Extraction review: Mayhem and chaos with a heart

The right decision? One which makes sense despite having the odds stacked against you. Extraction follows a hardened mercenary, Tyler Rake as he fights his way through an entire city to save a boy’s life despite no guarantee of survival or reward.

The Netflix original film is based on a graphic novel Ciudad by Ande Parks.


We are introduced to Ovi Mahajan (Rudhraksh Jaiswal), the 14-year-old son of India’s biggest drug lord, Ovi Mahajan Sr. (Pankaj Tripathi). One night after school, as he meets up with his friends at a club, Ovi gets kidnapped and smuggled into Bangladesh on orders of his father’s rival Amir Asif (Priyanshu Painyuli).

Mahajan Sr. is serving time in Mumbai’s state prison and tasks his employee Saju Rav (Randeep Hooda) to ensure the boy’s safety. Initially hesitant, Rav agrees as Mahajan Sr. threatens to kill his family. He hires a black market mercenary Tyler Rake (Chris Hemsworth) to get in and extract the boy from Bangladesh’s capital Dhaka.

Rake receives the details of the job through a fellow mercenary Nik Khan (Golshifteh Farahani) and agrees to the job because he needs the money. As Rake along with his team of experts acquire the boy, the whole city of Dhaka is put under lock-down by Asif to search for them.

Khan realises that they have been tricked into the extraction as they don’t receive payment from Mahajan Sr. for the job. She advises Rake to leave the boy and escape before things get out of hand. Meanwhile Rav himself goes to Dhaka to bring back Ovi but gets into a tussle with Rake who doesn’t trust him.

Now Rake is at crossroads where he can either escape and save his life or ensure the boy’s safety despite there being nothing in it for him.

Except redemption.


It is refreshing to see Chris Hemsworth as a flawed human being. Even though Tyler Rake has a tough exterior, he struggles to make peace with his inner demons. Hemsworth portrays these constant battles with superb conviction. He also looks fantastic when he’s fighting, shooting and stabbing people.

Randeep Hooda is surprisingly on par with Hemsworth in terms of screen-time and performance. Saju’s allegiance is put into question initially but he loves his family too much to defy his superior’s orders. Hooda does brilliantly to bring out this caring family-man side to his character as he puts his life in danger to save someone else’s son.

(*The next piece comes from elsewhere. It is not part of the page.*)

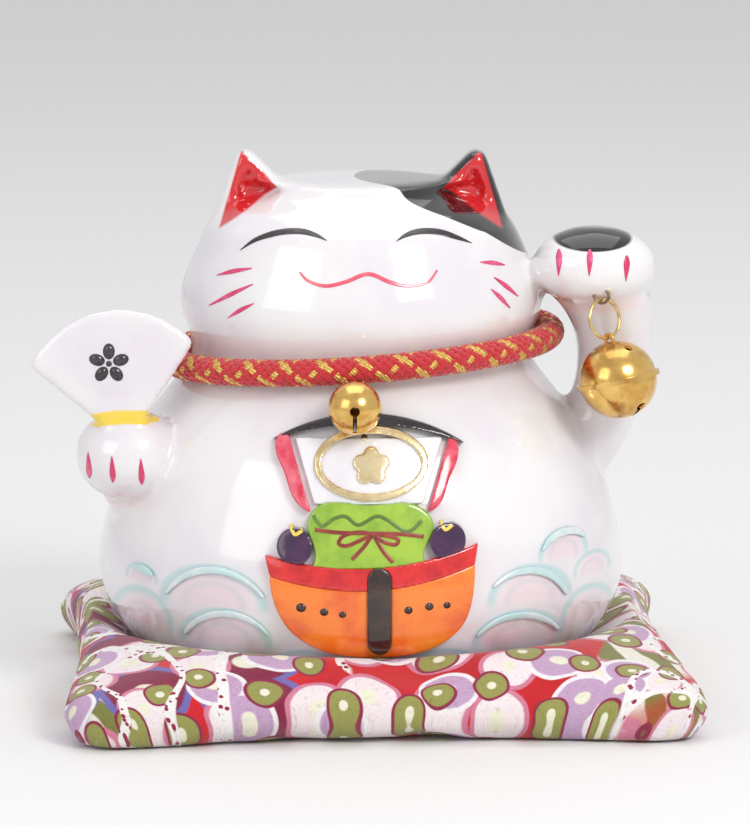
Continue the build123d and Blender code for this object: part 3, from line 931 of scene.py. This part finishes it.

Rudhraksh Jaiswal as Ovi Mahajan does not disappoint at all. He is seamless with his dialogue delivery and expressions. He compliments his co-actors in every scene he’s in and his vulnerability as a pawn in his father’s affairs demands sympathy.

The rest of the cast is in sync with the quality of the film but do not have much impact to make with limited presence of their characters. Golshifteh Farahani and Priyanshu Painyuli could have been better utilised whereas David Harbour and Pankaj Tripathi are mere cameos.



Other than the performances, Extraction is brimming with stupendous action sequences, stunning cinematography and fantastic direction. Sam Hargrave’s background as a stunt actor and coordinator shines through in his directorial debut.

Newton Thomas Sigel’s camera work is so immersive that sometimes it takes a while to realise that you’re not inside the frame. The high drone shots delve deeper into the chaos and congestion of the city which slowly falls apart as the film runs.

The one-shot sequence which includes a car chase, hand to hand combat, gun battles and explosions is a masterpiece. The R rating allows the film to be unapologetically gruesome and real with all the blood, guts and glory.

It is delightful to watch Ovi and Rake’s relationship develop. They share some of the best scenes in the film where a conversation is more important than a gun. Rake opens up about his painful past while Ovi expresses the misery of being a drug lord’s son. Saju’s emotional attachment to his family is just touched enough for the audience to care about his life.

The production design is impressive and accurate. Hollywood films set in south Asia are usually guilty of creating a fictional version of the real world where brown characters don’t quite sound real. Extraction however is an authentic cultural extravaganza.


Joe Russo’s screenplay despite being action packed and pacy is a familiar and predictable affair. Extraction is not something which hasn’t been seen before in terms of story and character development.

Along with some underutilised actors, Extraction also suffers from a lack of a worthy negative character. Considering this film was written and produced by the duo responsible for Thanos, this is a major letdown.

Amir Asif, the Bangladeshi drug lord is nothing more than the guy calling the shots and witnessing everything from a distance (with binoculars). The entirety of the film is Hemsworth and Hooda fighting each other or killing random goons who fall as quickly as they appear.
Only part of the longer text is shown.